その変化に順応できなければ「昔の人」のまま取り残されてしまう。絶頂期の記憶を引きずり、強いこだわりを持つほど、変化を受け入れるのは難しいはずだ。

七人の昭和芸人たちは最後まで芸人であろうとした。そして、芸人であろうとすればするほど笑いから遠ざかった。なんと皮肉なことだろうと思う。

有吉弘行「ギャグは拍手をもらうようになったら終わり」


本書は昭和芸人たちの伝記にとどまらない。現在活躍している芸人やテレビ番組も絡めた「お笑いの歴史」としても興味深い一冊になっている。

例えば、エノケンが自身の舞台をスピーディーに演出した史実から「日本のお笑いで革新が起きるとき、それはいつも『スピード』の革新として語られることは興味深い」(P.22)と語り、約50年後の登場するツービートの漫才に触れ、M-1グランプリへと話をつなげていく。

昭和の物語のあちこちに平成の芸人が顔を出していて、モノマネ、歌ネタ、漫才、吉本興業などの「はじめて」を知ることができる。遠い昭和の出来事でも、現在のお笑いにつながっているとわかると俄然興味が湧いてくる。

『笑っていいとも!』『水曜日のダウンタウン』などの番組名や、タモリ、ビートたけし、松本人志、爆笑問題などの言葉も随所に盛り込まれている。なかでも印象的なのは、トニー谷の章で引用されている有吉弘行の言葉だ。


楽器代わりにソロバンを鳴らし、「〜ザンス」というしゃべりは「おそ松くん」のイヤミのモデルにもなったトニー谷。長男の誘拐事件をきっかけに人気を落とすが、日本テレビ『アベック歌合戦』の司会でカムバックを果たす。番組は約8年続き、最終回では再び全盛期のソロバン・マンボを披露した。この時、トニー谷は52歳だった。

「舞台上を踊りはしゃぐ彼に向かって、客席からは『トニーのおじさん、頑張って!』という声援がかかった。この記事を読んで、私は有吉弘行が言った言葉である『ギャグは拍手をもらうようになったら終わり』を思い出した」(P.206)

有吉弘行のこの言葉は、エノケンの口癖だった「喜劇人は同情されたらおしまい」を連想させる。同じことを言っているようだが、エノケンが自身の言葉に身を縛られてしまったのに対し、有吉弘行のそれはあくまで状況を俯瞰したものだ。昭和の喜劇王と平成の毒舌王をこうして比べられるのも、本書ならではだろう。


『昭和芸人 七人の最期』は巻末に伊東四朗のインタビューも収録しており、250Pほどの文庫でありながらボリューム感がある。お笑いファンの基礎教養としてもオススメできる一冊だ。

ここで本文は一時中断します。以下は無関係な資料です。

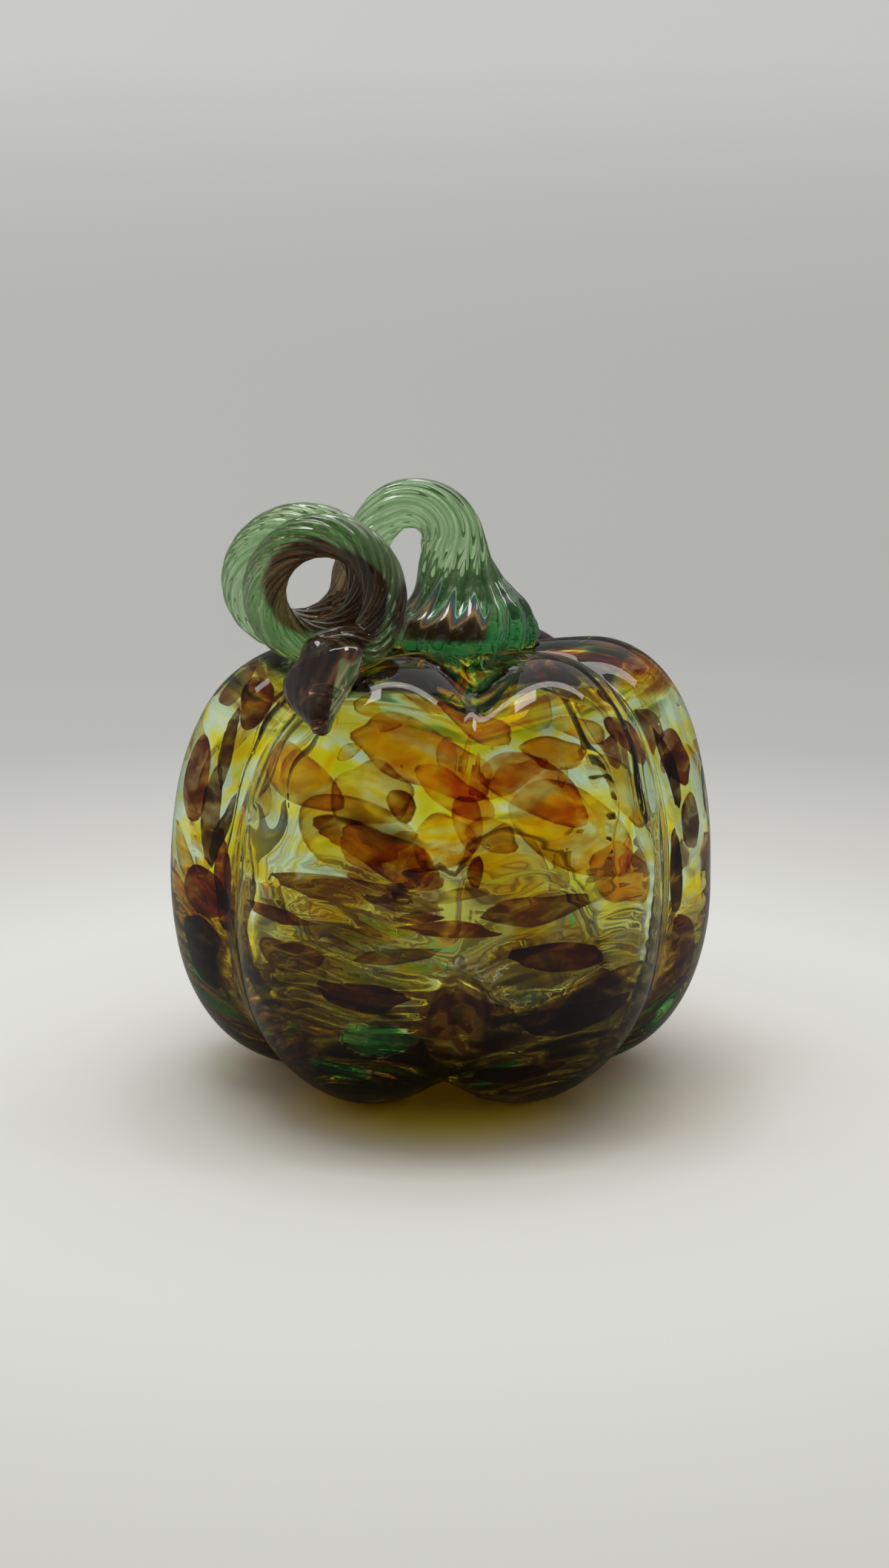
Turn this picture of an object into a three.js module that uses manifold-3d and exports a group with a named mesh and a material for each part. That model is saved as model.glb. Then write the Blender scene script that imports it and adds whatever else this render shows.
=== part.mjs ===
// A hand-blown glass pumpkin. The hollow six-lobed body is an inner bubble, colour chips that it was rolled
// in, and a clear casing over them. A solid fluted stem rises from a skirt on the crown, loops over, winds
// into a coil and ends in a flattened tip on the shoulder. Millimetres, +Z up. The origin is on the table
// under the middle of the body, and the front faces -Y.
import Module from "manifold-3d";
import * as THREE from "three";
import { mergeVertices } from "three/addons/utils/BufferGeometryUtils.js";

const wasm = await Module();
wasm.setup();

const degree = Math.PI / 180;
const fullTurn = 2 * Math.PI;

// Clearance between the stem and the body, and how deep the hot stem was pressed on where it was laid down.
const seatClearance = 0.3;
const seatPress = 0.5;

// Body: the ridge of a lobe, from the foot up to the crown.
const lobeCount = 6;
const footRadius = 31;
const footFlatDepth = 1;
const bellyRadius = 70;
const bellyHeight = 49;
const crestRadius = 34;
const crestHeight = 111.5;
const crownDip = 1.2;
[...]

読み終わると、どうしてもこれからのことを考えてしまう。いかりや長介、松本竜介など「土曜8時」を争ったメンバーには既に故人がいる。
BIG3やコサキンは皆60歳を越えた。ダウンタウンもウッチャンナンチャンもとんねるずも50歳オーバーだ。いつかポッカリ空いてしまう穴を、受け止めることができるだろうか。